SQL进阶day11——窗口函数

news2024/10/6 20:25:36

目录

1专用窗口函数

1.1 每类试卷得分前3名

 1.2第二快/慢用时之差大于试卷时长一半的试卷

1.3连续两次作答试卷的最大时间窗

1.4近三个月未完成试卷数为0的用户完成情况

1.5未完成率较高的50%用户近三个月答卷情况

2聚合窗口函数

2.1 对试卷得分做min-max归一化

2.2每份试卷每月作答数和截止当月的作答总数。

2.3 每月及截止当月的答题情况

1专用窗口函数

1.1 每类试卷得分前3名

我的代码:筛选好难,不懂啥意思

select tag tid,uid,rank()over(partition by tag order by score desc ) ranking
from examination_info ei join exam_record er
on ei.exam_id = er.exam_id
limit 3

正确代码:

select *
from (select tag tid,
uid,
rank()over(partition by tag order by max(score) desc,min(score) desc,max(uid) desc) ranking
from examination_info ei join exam_record er
on ei.exam_id = er.exam_id
group by tag,uid)t
where ranking<=3

复盘:

(1)排序:如果两人最大分数相同,选择最小分数大者,如果还相同,选择uid大者

ORDER BY MAX(score) desc ,MIN(score) desc,uid desc

(2)窗口函数

【排序窗口函数】

●   rank()over()——1,1,3,4

●   dense_rank()over()——1,1,2,3

●   row_number()over()——1,2,3,4

 1.2第二快/慢用时之差大于试卷时长一半的试卷

我的代码:没搞出来,好久没有弄窗口了,这个题好难

方法1:max(if)

select a.exam_id,b.duration,b.release_time  
from
(select exam_id,
row_number() over(partition by exam_id order by timestampdiff(second,start_time,submit_time) desc) rn1,
row_number() over(partition by exam_id order by timestampdiff(second,start_time,submit_time) asc ) rn2,
timestampdiff(second,start_time,submit_time) timex
from exam_record 
where score is not null) a

inner join examination_info b on a.exam_id=b.exam_id
group by a.exam_id
#if(rn1=2,a.timex,0)后最大值肯定是第二位的a.timex了
having (max(if(rn1=2,a.timex,0))-max(if(rn2=2,a.timex,0)))/60>b.duration/2 
order by a.exam_id desc

方法2:分析(窗口)函数:NTH_VALUE

select distinct c.exam_id,duration,release_time from 
(select a.exam_id, 
nth_value(TIMESTAMPDIFF(minute,start_time,submit_time),2) over (partition by exam_id order by TIMESTAMPDIFF(minute,start_time,submit_time) desc ) as low_2,
nth_value(TIMESTAMPDIFF(minute,start_time,submit_time),2) over (partition by exam_id order by TIMESTAMPDIFF(minute,start_time,submit_time) asc) as fast_2,
duration,release_time
from exam_record a left join examination_info b on a.exam_id = b.exam_id) c 
where low_2-fast_2>duration*0.5
order by exam_id desc;

复盘:

(1)时间差函数:timestampdiff,如计算差多少分钟,timestampdiff(minute,时间1,时间2),是时间2-时间1,单位是minute

(2)如何取次最大和次最小呢:分析(窗口)函数:NTH_VALUE

NTH_VALUE (measure_expr, n) [ FROM { FIRST | LAST } ][ { RESPECT | IGNORE } NULLS ] OVER (analytic_clause)

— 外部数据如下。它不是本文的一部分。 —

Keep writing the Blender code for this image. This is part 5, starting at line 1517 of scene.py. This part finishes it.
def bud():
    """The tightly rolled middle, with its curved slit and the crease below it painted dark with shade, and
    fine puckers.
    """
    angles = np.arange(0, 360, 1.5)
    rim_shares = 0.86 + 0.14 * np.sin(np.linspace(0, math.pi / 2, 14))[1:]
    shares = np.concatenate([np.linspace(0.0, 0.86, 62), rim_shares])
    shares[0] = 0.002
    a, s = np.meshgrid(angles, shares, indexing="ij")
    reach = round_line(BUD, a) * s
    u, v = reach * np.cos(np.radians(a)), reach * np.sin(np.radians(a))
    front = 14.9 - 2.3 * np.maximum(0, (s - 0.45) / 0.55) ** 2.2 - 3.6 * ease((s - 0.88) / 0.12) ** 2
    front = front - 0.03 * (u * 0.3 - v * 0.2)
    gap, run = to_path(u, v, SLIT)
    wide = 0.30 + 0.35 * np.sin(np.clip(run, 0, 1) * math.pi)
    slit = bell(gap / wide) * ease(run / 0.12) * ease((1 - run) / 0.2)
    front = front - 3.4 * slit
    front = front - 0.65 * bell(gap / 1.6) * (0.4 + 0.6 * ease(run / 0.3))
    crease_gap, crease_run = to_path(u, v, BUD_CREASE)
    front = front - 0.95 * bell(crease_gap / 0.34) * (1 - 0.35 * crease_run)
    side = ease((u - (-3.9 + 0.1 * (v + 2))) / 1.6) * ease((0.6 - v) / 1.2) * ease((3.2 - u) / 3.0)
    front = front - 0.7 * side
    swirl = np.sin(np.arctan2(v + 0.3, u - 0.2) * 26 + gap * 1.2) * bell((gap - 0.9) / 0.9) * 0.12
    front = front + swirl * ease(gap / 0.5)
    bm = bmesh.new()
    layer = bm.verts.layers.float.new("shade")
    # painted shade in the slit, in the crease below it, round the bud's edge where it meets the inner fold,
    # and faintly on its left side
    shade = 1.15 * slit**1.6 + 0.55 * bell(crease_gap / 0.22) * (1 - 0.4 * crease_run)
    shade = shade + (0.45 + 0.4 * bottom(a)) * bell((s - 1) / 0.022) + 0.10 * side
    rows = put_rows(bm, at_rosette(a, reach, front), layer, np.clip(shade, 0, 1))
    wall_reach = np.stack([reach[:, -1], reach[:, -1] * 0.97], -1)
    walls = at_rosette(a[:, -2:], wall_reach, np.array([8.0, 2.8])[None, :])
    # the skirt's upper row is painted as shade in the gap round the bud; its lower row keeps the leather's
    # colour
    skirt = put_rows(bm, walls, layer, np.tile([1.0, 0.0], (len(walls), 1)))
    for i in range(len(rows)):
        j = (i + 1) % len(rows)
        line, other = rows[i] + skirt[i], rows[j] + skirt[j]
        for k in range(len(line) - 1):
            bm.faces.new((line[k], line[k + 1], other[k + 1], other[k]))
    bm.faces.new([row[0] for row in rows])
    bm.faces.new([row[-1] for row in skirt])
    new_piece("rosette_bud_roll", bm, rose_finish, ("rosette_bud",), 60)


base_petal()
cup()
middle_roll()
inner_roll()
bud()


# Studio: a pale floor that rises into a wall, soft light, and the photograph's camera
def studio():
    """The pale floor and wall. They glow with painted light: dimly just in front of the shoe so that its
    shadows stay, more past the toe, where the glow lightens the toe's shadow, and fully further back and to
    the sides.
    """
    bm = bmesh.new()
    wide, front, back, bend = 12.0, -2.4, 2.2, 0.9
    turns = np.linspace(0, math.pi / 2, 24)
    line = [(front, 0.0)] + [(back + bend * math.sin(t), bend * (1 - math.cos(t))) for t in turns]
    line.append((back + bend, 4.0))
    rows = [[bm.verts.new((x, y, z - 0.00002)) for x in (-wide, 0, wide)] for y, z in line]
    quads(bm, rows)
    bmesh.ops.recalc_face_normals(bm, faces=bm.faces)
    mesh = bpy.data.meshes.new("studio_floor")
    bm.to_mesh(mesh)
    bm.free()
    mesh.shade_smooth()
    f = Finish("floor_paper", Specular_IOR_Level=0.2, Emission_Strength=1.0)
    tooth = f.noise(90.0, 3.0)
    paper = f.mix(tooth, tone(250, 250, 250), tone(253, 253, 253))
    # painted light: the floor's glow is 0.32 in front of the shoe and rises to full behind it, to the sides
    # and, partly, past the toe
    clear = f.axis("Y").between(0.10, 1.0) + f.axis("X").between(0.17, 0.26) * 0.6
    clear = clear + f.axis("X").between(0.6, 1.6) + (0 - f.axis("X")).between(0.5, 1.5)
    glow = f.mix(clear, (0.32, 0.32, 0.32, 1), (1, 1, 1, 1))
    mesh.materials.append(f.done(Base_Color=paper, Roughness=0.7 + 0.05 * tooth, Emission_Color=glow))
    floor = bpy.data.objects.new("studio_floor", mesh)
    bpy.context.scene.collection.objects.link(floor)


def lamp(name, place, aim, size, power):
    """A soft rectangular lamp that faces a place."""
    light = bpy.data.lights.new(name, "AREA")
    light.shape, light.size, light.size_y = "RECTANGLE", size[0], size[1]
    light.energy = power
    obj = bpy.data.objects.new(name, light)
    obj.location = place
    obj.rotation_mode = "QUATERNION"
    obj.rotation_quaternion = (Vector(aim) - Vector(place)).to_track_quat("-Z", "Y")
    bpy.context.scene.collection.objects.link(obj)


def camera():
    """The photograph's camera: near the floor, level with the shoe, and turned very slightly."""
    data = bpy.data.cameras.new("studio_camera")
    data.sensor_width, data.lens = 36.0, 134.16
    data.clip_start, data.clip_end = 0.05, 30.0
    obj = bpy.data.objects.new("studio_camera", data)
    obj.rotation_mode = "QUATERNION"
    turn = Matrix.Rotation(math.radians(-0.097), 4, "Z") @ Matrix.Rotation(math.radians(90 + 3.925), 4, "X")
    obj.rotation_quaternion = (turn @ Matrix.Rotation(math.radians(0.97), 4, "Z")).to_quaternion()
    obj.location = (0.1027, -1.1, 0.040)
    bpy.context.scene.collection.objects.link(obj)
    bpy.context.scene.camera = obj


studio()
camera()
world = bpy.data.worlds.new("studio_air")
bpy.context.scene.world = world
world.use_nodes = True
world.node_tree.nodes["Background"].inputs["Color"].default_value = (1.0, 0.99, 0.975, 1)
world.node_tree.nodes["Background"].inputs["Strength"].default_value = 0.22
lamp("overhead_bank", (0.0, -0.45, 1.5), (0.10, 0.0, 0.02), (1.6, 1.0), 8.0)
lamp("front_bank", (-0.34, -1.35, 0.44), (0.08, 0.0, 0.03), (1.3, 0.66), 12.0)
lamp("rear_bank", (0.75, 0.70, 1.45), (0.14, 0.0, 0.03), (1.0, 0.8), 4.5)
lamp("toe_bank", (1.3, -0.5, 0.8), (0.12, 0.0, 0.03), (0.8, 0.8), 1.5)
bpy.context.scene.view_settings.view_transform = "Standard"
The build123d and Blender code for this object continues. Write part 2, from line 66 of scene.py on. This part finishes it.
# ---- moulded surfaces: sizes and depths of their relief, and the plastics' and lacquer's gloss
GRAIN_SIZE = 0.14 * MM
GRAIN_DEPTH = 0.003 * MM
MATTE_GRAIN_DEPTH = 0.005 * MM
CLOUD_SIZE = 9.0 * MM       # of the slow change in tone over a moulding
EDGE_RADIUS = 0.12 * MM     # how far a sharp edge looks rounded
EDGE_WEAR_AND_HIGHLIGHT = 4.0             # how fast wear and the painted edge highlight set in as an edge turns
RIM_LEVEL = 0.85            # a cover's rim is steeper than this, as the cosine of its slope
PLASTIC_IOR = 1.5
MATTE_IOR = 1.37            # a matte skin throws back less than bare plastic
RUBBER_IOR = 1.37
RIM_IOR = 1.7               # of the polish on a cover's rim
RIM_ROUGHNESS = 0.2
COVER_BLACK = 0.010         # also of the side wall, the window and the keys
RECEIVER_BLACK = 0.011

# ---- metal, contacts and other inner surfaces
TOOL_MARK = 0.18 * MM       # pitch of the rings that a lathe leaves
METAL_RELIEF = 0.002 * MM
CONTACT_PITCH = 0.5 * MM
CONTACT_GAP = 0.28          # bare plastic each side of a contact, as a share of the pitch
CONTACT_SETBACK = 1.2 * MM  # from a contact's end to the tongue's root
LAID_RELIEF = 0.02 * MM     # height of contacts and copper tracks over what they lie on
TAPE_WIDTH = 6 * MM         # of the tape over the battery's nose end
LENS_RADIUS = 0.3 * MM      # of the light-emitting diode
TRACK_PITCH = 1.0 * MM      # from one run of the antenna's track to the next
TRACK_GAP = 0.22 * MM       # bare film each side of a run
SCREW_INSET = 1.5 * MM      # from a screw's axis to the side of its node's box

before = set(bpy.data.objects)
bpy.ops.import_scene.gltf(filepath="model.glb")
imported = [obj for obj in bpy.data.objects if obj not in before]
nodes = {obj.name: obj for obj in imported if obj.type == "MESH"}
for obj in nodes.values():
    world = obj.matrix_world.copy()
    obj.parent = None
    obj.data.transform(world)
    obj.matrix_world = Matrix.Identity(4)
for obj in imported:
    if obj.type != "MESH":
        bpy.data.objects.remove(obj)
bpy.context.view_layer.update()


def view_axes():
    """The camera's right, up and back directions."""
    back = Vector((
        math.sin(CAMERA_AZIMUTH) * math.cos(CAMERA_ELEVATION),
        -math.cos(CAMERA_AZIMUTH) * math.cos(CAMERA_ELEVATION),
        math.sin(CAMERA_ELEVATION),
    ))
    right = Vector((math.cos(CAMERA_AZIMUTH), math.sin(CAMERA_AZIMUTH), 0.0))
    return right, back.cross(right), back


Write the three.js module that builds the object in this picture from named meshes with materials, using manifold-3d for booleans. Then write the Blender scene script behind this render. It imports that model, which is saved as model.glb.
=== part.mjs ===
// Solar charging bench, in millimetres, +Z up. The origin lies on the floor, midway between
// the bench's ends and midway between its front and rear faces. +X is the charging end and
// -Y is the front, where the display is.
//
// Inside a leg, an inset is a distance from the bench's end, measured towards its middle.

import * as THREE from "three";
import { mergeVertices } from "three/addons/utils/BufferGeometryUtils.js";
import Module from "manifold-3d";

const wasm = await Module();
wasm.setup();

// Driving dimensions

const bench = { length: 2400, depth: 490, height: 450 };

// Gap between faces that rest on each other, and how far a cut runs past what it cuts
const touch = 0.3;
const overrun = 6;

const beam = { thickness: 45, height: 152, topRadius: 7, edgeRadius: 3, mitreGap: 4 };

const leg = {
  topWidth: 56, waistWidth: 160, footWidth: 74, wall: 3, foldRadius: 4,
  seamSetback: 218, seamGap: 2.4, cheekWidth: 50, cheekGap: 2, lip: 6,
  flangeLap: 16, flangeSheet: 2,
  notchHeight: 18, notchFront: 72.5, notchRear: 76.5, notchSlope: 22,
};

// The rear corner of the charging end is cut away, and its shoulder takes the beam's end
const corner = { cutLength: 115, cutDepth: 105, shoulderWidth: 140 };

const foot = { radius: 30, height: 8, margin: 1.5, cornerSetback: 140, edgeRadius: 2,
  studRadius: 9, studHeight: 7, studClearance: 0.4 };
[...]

(3)关于窗口函数,才发现我本地的数据库连接版本是5,只有MySQL8以上才能用窗口函数好像,所以不能在本地演练推导了。(我一点也不想升级,安装都很麻烦,升级的话肯定各种报错)

1.3连续两次作答试卷的最大时间窗

我的思路:(写不出来)

(1)先把每个用户作答时间用dateformat求出来

(2)在作差,应该可以用偏移分析函数:

【偏移分析函数】

●   lag(字段名,偏移量[,默认值])over()——当前行向取值“偏移量”行

●   lead(字段名,偏移量[,默认值])over()——当前行向取值“偏移量”行

例:

●      ,confirmed 当天截至时间累计确诊人数

●      ,lag(confirmed,1)over(partition by name order by whn) 昨天截至时间累计确诊人数

●      ,(confirmed - lag(confirmed,1)over(partition by name order by whn)) 每天新增确诊人数

 (3)然后选取最大的这个差值

正确代码:

select 
    uid,
    max(datediff(next_time,start_time))+1 as days_window,
    round(count(start_time)/(datediff(max(start_time),min(start_time))+1)*(max(datediff(next_time,start_time))+1),2)as avg_exam_cnt
from(
    select 
        uid,
        start_time,
        lead(start_time,1) over(partition by uid order by start_time) as next_time
    from exam_record
    where year(start_time) = '2021'
    )a
group by uid
having count(distinct date(start_time)) > 1
order by days_window desc,avg_exam_cnt desc

复盘:

(1)先找出uid, 开始时间,下次开始时间。条件是2021创建子表

下次开始时间用偏移分析函数:

●   lead(字段名,偏移量[,默认值])over()——当前行向取值“偏移量”行

select 
    uid,
    start_time,
    lead(start_time,1) over(partition by uid order by start_time) as next_time
from exam_record
where year(start_time) = '2021'

(2)最大时间窗口 = max(datediff(next_time,start_time))+1

(3)平均做答试卷套数=作答的试卷数 / 作答期间 *最大时间窗口

= 3/7*6

= count(start_time)/

(datediff(max(start_time),min(start_time))+1)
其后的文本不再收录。